Apolityczni sędziowie podejmują rozstrzygnięcia o zasadniczej doniosłości politycznej, które mogą wpływać nie tylko na wyniki wyborów powszechnych, ale również na wiarygodność polityków. Unikanie konfliktu między sędziami a politykami jest z tych powodów co najmniej trudne lub wręcz niemożliwe.

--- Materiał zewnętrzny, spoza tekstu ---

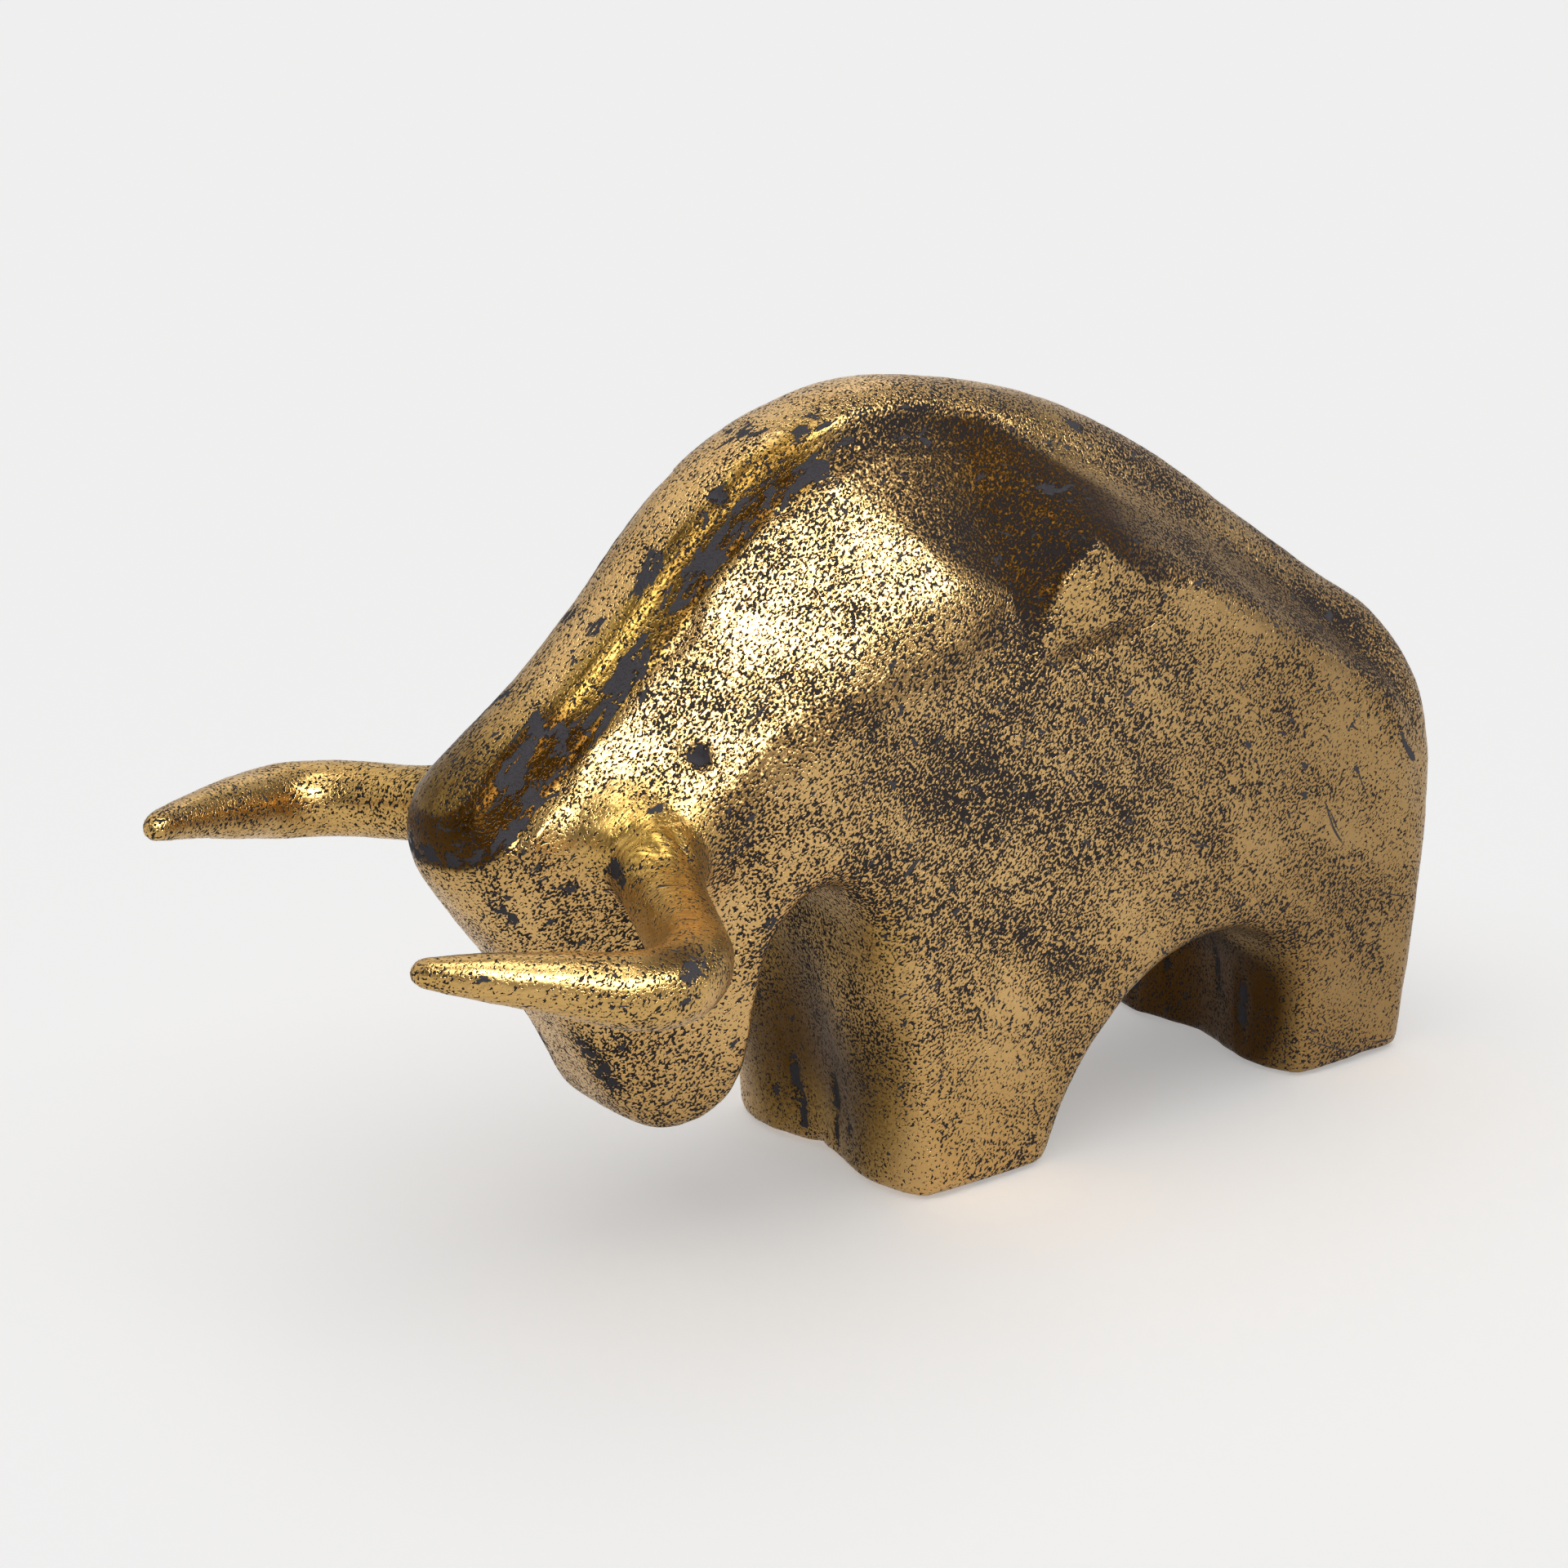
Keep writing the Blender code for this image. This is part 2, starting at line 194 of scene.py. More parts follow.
@dataclass(frozen=True)
class Mark:
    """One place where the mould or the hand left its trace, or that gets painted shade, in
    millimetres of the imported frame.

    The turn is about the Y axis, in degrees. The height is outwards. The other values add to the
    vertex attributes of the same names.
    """

    centre: tuple[float, float, float]
    radii: tuple[float, float, float]
    turn: float = 0.0
    height: float = 0.0
    brushed: float = 0.0
    patina: float = 0.0
    pitted: float = 0.0
    relief: float = 0.0
    shade: float = 0.0
    both_sides: bool = True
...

Wyrazem tego jest też stałe narażenie sędziów na niebezpieczeństwo nacisków ze strony większości sprawującej władzę w formie bardziej lub mniej widocznej dla ogółu, np. przez dążenie do stanowienia takiego prawa, które ograniczałoby lub minimalizowało znaczenie władzy sądowniczej, ograniczało niezależność sądów, podporządkowując je władzy wykonawczej, czy też przez rozszerzanie kognicji sądów w celu wykazania ich nieskuteczności. Wyrafinowaną formą takiej działalności jest ciągła reorganizacja w sądownictwie i sposób szkolenia sędziów, a także sianie niepokoju w środowisku przez ciągłe zmiany w systemie wynagradzania.
Niedawno opublikowany raport o wysokości zarobków sędziów europejskich („Efficiency and quality of justice" – CEPEJ 2010) obrazuje przepaść między zarobkami polskich sędziów a sędziów z Europy. Polska znajduje się na 14. miejscu, lecz nie o miejsce chodzi najbardziej. Ważniejsze jest, że młodzi sędziowie zarabiają 18 000 euro, co w porównaniu z europejską średnią – 53 000 euro – oznacza około trzech razy mniej.
Czy przy tak dużej dysproporcji wynikającej z interpretacji przepisu, zgodnie z którym ustanawiane są warunki pracy i wynagrodzenie odpowiadające godności urzędu oraz zakresowi obowiązków, polscy sędziowie mogą uważać przepis konstytucyjny za zrealizowany?